We are now able to compare the "distance" from the "proper issue date" with all dates in the table again. We do so by calculating datediff(basis.issueon, target.issueon) as surroundingdistance
again.
Previous and Next
Once we have the sourroundingdistance
it's getting easy to apply the same pattern as on the first layer. However, this time we may not just take the absolute distance, but we have to look at two distinct sets:
- Those which were earlier (
sourroundingdistance < 0
), and
- those which were later (
sourroundingdistance > 0
)
Doing the same trick now again with ORDER BY
+ LIMIT 1
, we can isolate a single issue. However, as we have to consider those two sets seperately, we have to execute the same query (with some minor modifications) twice -- that's why that beast gets so long-ish.
Putting it all together
We now have two queries, which
- contain the corresponding issue date, and
- indicate the previous respectively the next issue date.
The common attribute for these two queries is the corresponding issue date. Therefore, we can join these two queries with each other via this common attribute.
And voilà: The "monster" query provides the following desired result:
theIssue theNext thePrevious
2015-01-10 2015-01-15 2015-01-08
Amendment
Though I had a brief look at the execution plan (EXPLAIN
) of the query and was astonished that the complexity still was quite limited, from a maintenance perspective such a query is a nightmare.
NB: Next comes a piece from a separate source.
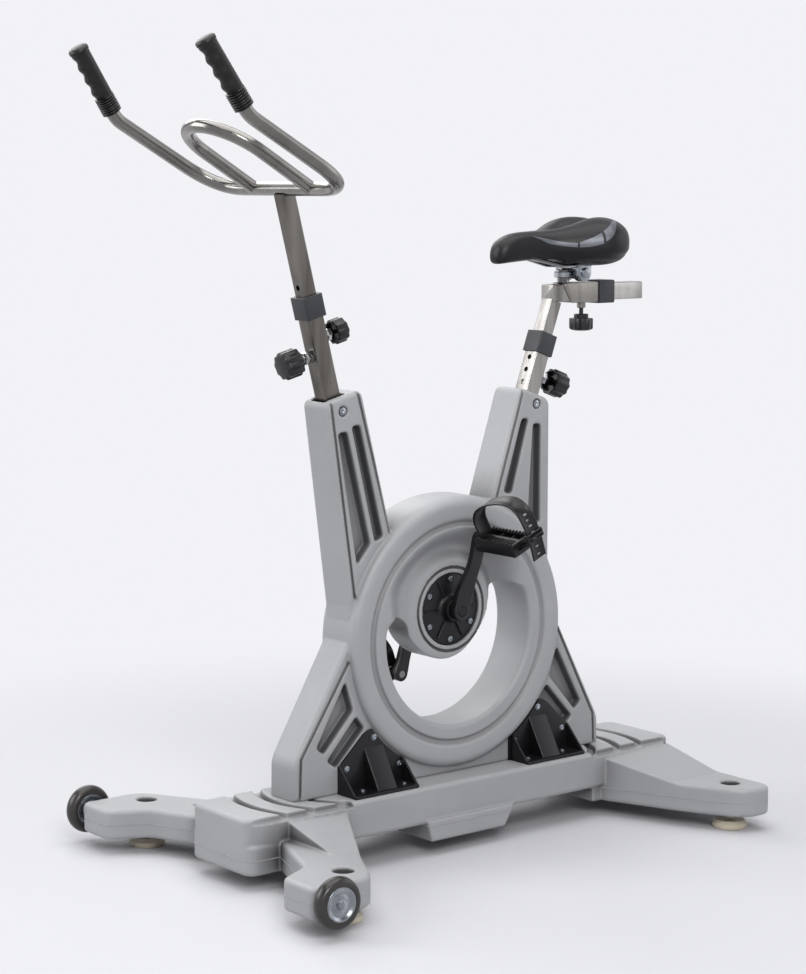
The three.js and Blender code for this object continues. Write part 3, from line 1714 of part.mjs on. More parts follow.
// The two cheeks beside the clamp's eye that hold the rails, and the bridge above it that joins them.
function railCradle() {
  const p = SADDLE_CLAMP;
  const from = p.half + GAP;
  const to = RAIL.middleHalf + RAIL.radius + p.wall;
  const cheek = (side) => {
    const round = shaft(p.eye + p.wall, from, to).translate(p.boltX, 0, CLAMP_BOLT_Z);
    const block = new THREE.BoxGeometry(2 * (p.eye + p.wall), to - from, p.eye + p.wall);
    block.translate(p.boltX, (from + to) / 2, CLAMP_BOLT_Z + (p.eye + p.wall) / 2);
    return turnedTo(join(round, block), side).translate(side > 0 ? 0 : 2 * p.boltX, 0, 0);
  };
  const bridgeFrom = CLAMP_BOLT_Z + p.eye + GAP;
  const bridgeTo = CLAMP_BOLT_Z + p.eye + p.wall;
  const bridge = new THREE.BoxGeometry(2 * p.eye, 2 * to, bridgeTo - bridgeFrom);
  bridge.translate(p.boltX, 0, (bridgeFrom + bridgeTo) / 2);
  const bore = shaft(boreFor(p.bolt), -to - RUN, to + RUN, SMALL_SIDES).translate(p.boltX, 0, CLAMP_BOLT_Z);
  const block = join(cheek(1), cheek(-1), bridge);
  return cut(block, bore, rails(RAIL.radius + GAP));
}

function rails(radius) {
  const p = RAIL;
  const half = (side) => [
    [p.frontX, side * p.frontHalf, SEAT_BAR.z + p.frontUp],
    [p.lowFrontX, side * p.middleHalf, SEAT_BAR.z + p.lowUp],
    [p.lowRearX, side * p.middleHalf, SEAT_BAR.z + p.lowUp],
    [p.rearX, side * p.rearHalf, SEAT_BAR.z + p.rearUp],
  ];
  return tube([...half(1).reverse(), ...half(-1)], radius, p.frontHalf, p.sides, p.bendSteps);
}

// The saddle's own measure at a place along it, from the table of its stations.
function saddleShare(place, column) {
  const i = Math.max(1, SADDLE_SHARES.findIndex((row) => row[0] >= place));
  const [a, b] = [SADDLE_SHARES[i - 1], SADDLE_SHARES[i]];
  return THREE.MathUtils.lerp(a[column], b[column], (place - a[0]) / (b[0] - a[0]));
}

// One closed outline across the saddle, with a crown, drawn-in sides and the channel.
function saddleSection(place) {
  const p = SADDLE;
  const form = SECTION_SHARES;
  const dent = CHANNEL_SHARES;
  const half = p.half * saddleShare(place, 1);
  const top = SEAT_BAR.z + THREE.MathUtils.lerp(p.bottomUp, p.topUp, saddleShare(place, 2));
  const low = SEAT_BAR.z + THREE.MathUtils.lerp(p.bottomUp, p.topUp, saddleShare(place, 3));
  const middle = THREE.MathUtils.lerp(low, top, form.middle);
  const dip = p.channel * smooth((place - dent.from) / dent.rise) * smooth((dent.to - place) / dent.fall);
  const points = [];
  for (let k = 0; k < p.round; k += 1) {
    const turn = (2 * Math.PI * k) / p.round;
    const wide = Math.sign(Math.cos(turn)) * Math.abs(Math.cos(turn)) ** form.widePower;
    const rise = Math.abs(Math.sin(turn));
    const upper = Math.sin(turn) > -WELD;
    const y = half * wide * (upper ? 1 : form.lowWidth);
    const over = (top - middle) * rise ** form.topPower - dip * Math.exp(-((wide / dent.half) ** 2));
    const under = (low - middle) * rise ** form.lowPower;
    points.push([THREE.MathUtils.lerp(p.rear, p.nose, place), y, middle + (upper ? over : under)]);
  }
  return points;
}

function saddle() {
  const stations = [];
  for (let i = 0; i <= SADDLE.stations; i += 1) {
    stations.push(saddleSection((1 - Math.cos((Math.PI * i) / SADDLE.stations)) / 2));
  }
  return cut(loft(stations), rails(RAIL.radius + GAP));
}

// Closes stations of equal counts of points into one solid, with a fan at each end.
function loft(stations) {
  const count = stations[0].length;
  const positions = stations.flat(2);
  const index = [];
  for (let i = 0; i < stations.length - 1; i += 1) {
    for (let k = 0; k < count; k += 1) {
      const next = (k + 1) % count;
      const [a, b] = [i * count + k, i * count + next];
      index.push(a, b, b + count, a, b + count, a + count);
    }
  }
  for (const [row, turn] of [[0, 1], [stations.length - 1, -1]]) {
    const centre = positions.length / 3;
    const mean = [0, 1, 2].map((axis) => stations[row].reduce((sum, p) => sum + p[axis], 0) / count);
    positions.push(...mean);
    for (let k = 0; k < count; k += 1) {
      const pair = [row * count + k, row * count + ((k + 1) % count)];
      index.push(centre, ...(turn > 0 ? pair.reverse() : pair));
    }
  }
  const geometry = new THREE.BufferGeometry();
  geometry.setAttribute("position", new THREE.Float32BufferAttribute(positions, 3));
  geometry.setIndex(index);
  return geometry;
}

// Assembly

function mesh(name, geometry, finish) {
  const piece = new THREE.Mesh(geometry, new THREE.MeshStandardMaterial(FINISH[finish]));
  piece.name = name;
  return piece;
}

function group(...children) {
  const made = new THREE.Group();
  made.add(...children);
  return made;
}

function brackets() {
  const geometry = bracket();
  const made = new THREE.Group();
  for (const [end, x] of Object.entries(ENDS)) {
    for (const [side, y] of Object.entries(SIDES)) {
      const piece = mesh(`bracket_${end}_${side}`, geometry, "black");
      piece.scale.set(x, y, 1);
      made.add(piece);
    }
  }
  return made;
}

function feet() {
  const made = new THREE.Group();
  for (const [end, x] of [["front", FOOT.x], ["rear", FOOT.rearX]]) {
    for (const [side, y] of Object.entries(SIDES)) {
      made.add(mesh(`foot_${end}_${side}`, foot(x, y * FOOT.y), "foot"));
    }
  }
  return made;
}

function wheels() {
  const made = new THREE.Group();
  for (const [side, y] of Object.entries(SIDES)) {
    const wheel = group(
      mesh(`tyre_${side}`, tyre(), "rubber"),
      mesh(`wheel_disc_${side}`, wheelDisc(), "zinc"),
      mesh(`wheel_bolt_${side}`, wheelBolt(), "zinc"),
    );
    wheel.position.set(WHEEL.x, y * WHEEL.y, WHEEL.z);
    wheel.rotation.z = y > 0 ? 0 : Math.PI;
    made.add(wheel);
  }
  return made;
}

// A pedal with its spindle and strap, at the end of its crank.
function pedalGroup(side, y) {
  const turn = radians(CRANK.angle);
  const spindle = mesh(`pedal_spindle_${side}`, pedalSpindle(), "chrome");
  const moving = group(
    mesh(`pedal_${side}`, pedal(), "black"),
    mesh(`toe_strap_${side}`, toeStrap(), "black"),
  );
  moving.rotation.y = y * radians(PEDAL.tilt);
  const made = group(spindle, moving);
  made.rotation.z = y > 0 ? 0 : Math.PI;
  made.position.set(
    HUB.x + y * CRANK.length * Math.cos(turn),
    0,
    HUB_Z + y * CRANK.length * Math.sin(turn),
  );
  return made;
}

function crankDrive() {
  const drive = new THREE.Group();
  drive.add(mesh("crank_axle", crankAxle(), "zinc"));
  for (const [side, y] of Object.entries(SIDES)) {
    const half = group(
      mesh(`crank_${side}`, crank(), "black"),
      mesh(`crank_cap_${side}`, crankCap(), "black"),
    );
    half.rotation.z = y > 0 ? 0 : Math.PI;
    drive.add(half);
  }
  drive.rotation.y = -radians(CRANK.angle);
  drive.position.set(HUB.x, 0, HUB_Z);
  const made = group(drive);
  for (const [side, y] of Object.entries(SIDES)) made.add(pedalGroup(side, y));
  return made;
}

function hub() {
  const made = new THREE.Group();
  for (const [side, y] of Object.entries(SIDES)) {
    const half = group(
      mesh(`hub_cover_${side}`, hubCover(), "black"),
      mesh(`bearing_${side}`, bearing(), "bronze"),
    );
    half.rotation.z = y > 0 ? 0 : Math.PI;
    made.add(half);
  }
  made.position.set(HUB.x, 0, HUB_Z);
  return made;
}

function body() {
  const made = group(mesh("body_shell", bodyShell(), "shell"));
  for (const [end, post] of [["front", FRONT_POST], ["rear", REAR_POST]]) {
    for (const [side, y] of Object.entries(SIDES)) {
      made.add(mesh(`body_bolt_${end}_${side}`, bodyBolt(post, y), "zinc"));
    }
  }
  return made;
}

function handlebarGroup() {
  const p = FRONT_POST;
  const clamp = knob(CLAMP_KNOB_RADIUS, CLAMP_KNOB_START, KNOB.height, PIN_TIP);
  return group(
    mesh("handlebar_outer_tube", frontOuterTube(), "stainless"),
    mesh("handlebar_collar", collar(p), "collar"),
    mesh("handlebar_post", frontInnerPost(), "stainless"),
    mesh("handlebar", handlebar(), "stainless"),
    mesh("grip_left", grip(1), "black"),
    mesh("grip_right", grip(-1), "black"),
    mesh("handlebar_pin_boss", onFace(boss(BOSS.sleeveHeight), p, p.pinAt, 1), "chrome"),
    mesh("handlebar_pop_pin", onFace(popPin(), p, p.pinAt, 1), "black"),
    mesh("handlebar_clamp_boss", onFace(boss(BOSS.shortSleeve), p, p.clampAt, -1), "chrome"),
    mesh("handlebar_clamp_knob", onFace(clamp, p, p.clampAt, -1), "black"),
  );
}

function seatGroup() {
  const p = REAR_POST;
  return group(
    mesh("seat_outer_tube", rearOuterTube(), "stainless"),
    mesh("seat_collar", collar(p), "collar"),
    mesh("seat_post", seatPost(), "stainless"),
    mesh("seat_pin_boss", onFace(boss(BOSS.sleeveHeight), p, p.pinAt, -1), "chrome"),
    mesh("seat_pop_pin", onFace(popPin(), p, p.pinAt, -1), "black"),
    mesh("carriage", carriage(), "stainless"),
    mesh("carriage_collar", carriageCollar(), "collar"),
    mesh("carriage_clamp_knob", carriageKnob(), "black"),
    mesh("saddle_pillar", pillar(), "chrome"),
    mesh("saddle_clamp", saddleClamp(), "zinc"),
    mesh("saddle_clamp_bolt", saddleClampBolt(), "zinc"),
    mesh("rail_cradle", railCradle(), "zinc"),
    mesh("saddle_rails", rails(RAIL.radius), "chrome"),
    mesh("saddle", saddle(), "vinyl"),
  );
}

// The origin is on the floor, below the middle of the whole part.
const root = group(
  mesh("base", base(), "shell"),
  feet(),
  wheels(),
  body(),
  brackets(),
  hub(),
  crankDrive(),
  handlebarGroup(),
  seatGroup(),
);
const middle = new THREE.Box3().setFromObject(root, true).getCenter(new THREE.Vector3());
root.position.x = -middle.x;

export default root;
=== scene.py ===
import math

import bmesh
import bpy
import numpy as np
from mathutils import Matrix, Vector

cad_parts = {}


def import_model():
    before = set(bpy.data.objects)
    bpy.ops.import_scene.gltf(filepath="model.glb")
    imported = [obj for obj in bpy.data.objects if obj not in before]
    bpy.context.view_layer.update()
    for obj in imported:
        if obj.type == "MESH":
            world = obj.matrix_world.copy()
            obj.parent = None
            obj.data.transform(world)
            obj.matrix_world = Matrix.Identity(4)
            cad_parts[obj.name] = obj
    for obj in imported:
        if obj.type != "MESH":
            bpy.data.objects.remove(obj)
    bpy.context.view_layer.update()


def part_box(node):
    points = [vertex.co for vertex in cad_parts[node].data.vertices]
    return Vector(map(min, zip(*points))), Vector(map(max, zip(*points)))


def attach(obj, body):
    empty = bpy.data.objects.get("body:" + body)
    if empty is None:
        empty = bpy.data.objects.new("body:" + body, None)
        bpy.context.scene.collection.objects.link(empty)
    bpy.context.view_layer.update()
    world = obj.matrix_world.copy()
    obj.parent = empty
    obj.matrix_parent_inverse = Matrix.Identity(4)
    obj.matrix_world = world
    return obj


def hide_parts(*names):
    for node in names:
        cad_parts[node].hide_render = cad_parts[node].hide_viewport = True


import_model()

# Drawn in millimetres, with X = 0 at the base's middle. The base's rear end gives the place in the frame.
BASE_REAR = -465.0
SHIFT = BASE_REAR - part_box("base")[0].x * 1000.0


def place(p):
    return ((p[0] - SHIFT) / 1000.0, p[1] / 1000.0, p[2] / 1000.0)


def solid_box(name):
    """The least and the greatest corner of one of the part's solids, in drawing millimetres."""
    return [[round(v * 1000.0 + start, 2) for v, start in zip(corner, (SHIFT, 0, 0))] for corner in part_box(name)]


def centre(name):
    return [round((low + high) / 2, 2) for low, high in zip(*solid_box(name))]


# Materials

def node(tree, kind, **values):
    return fill(tree, tree.nodes.new(kind), **values)


def fill(tree, made, **values):
    """Sets a shader node. Values that start with in_ go to its inputs, by name or number, and a socket is linked to
    them; the others are its settings."""
    for key, value in values.items():
        name = key[3:].replace("_", " ")
        if not key.startswith("in_"):
            setattr(made, key, value)
        elif isinstance(value, bpy.types.NodeSocket):
            tree.links.new(value, made.inputs[int(name) if name.isdigit() else name])
        else:
            made.inputs[int(name) if name.isdigit() else name].default_value = value
    return made


def colour_ramp(tree, share, *stops):
    made = node(tree, "ShaderNodeValToRGB", in_Fac=share)
    for element, (position, color) in zip(made.color_ramp.elements, stops):
        element.position, element.color = position, (*color, 1)
    return made.outputs["Color"]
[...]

If you are able and you may afford to execute multiple statements sequentially, there might be better approaches than firing such a huge query to the server. For example, you could fire a first query containing the content of the first layer, getting the result and using that one as input for a second query, with which you are determining the "next issue". A third query could retrieve the "previous issue".
Also, if your environment permits it, you may consider writing a function (CREATE FUNCTION
) for it, which encapsulates all this in a more sequential way.
All these are just variants of the same approach. In the end, I hope I could equip you with the necessary "weapons" to tackle this issue using SQL.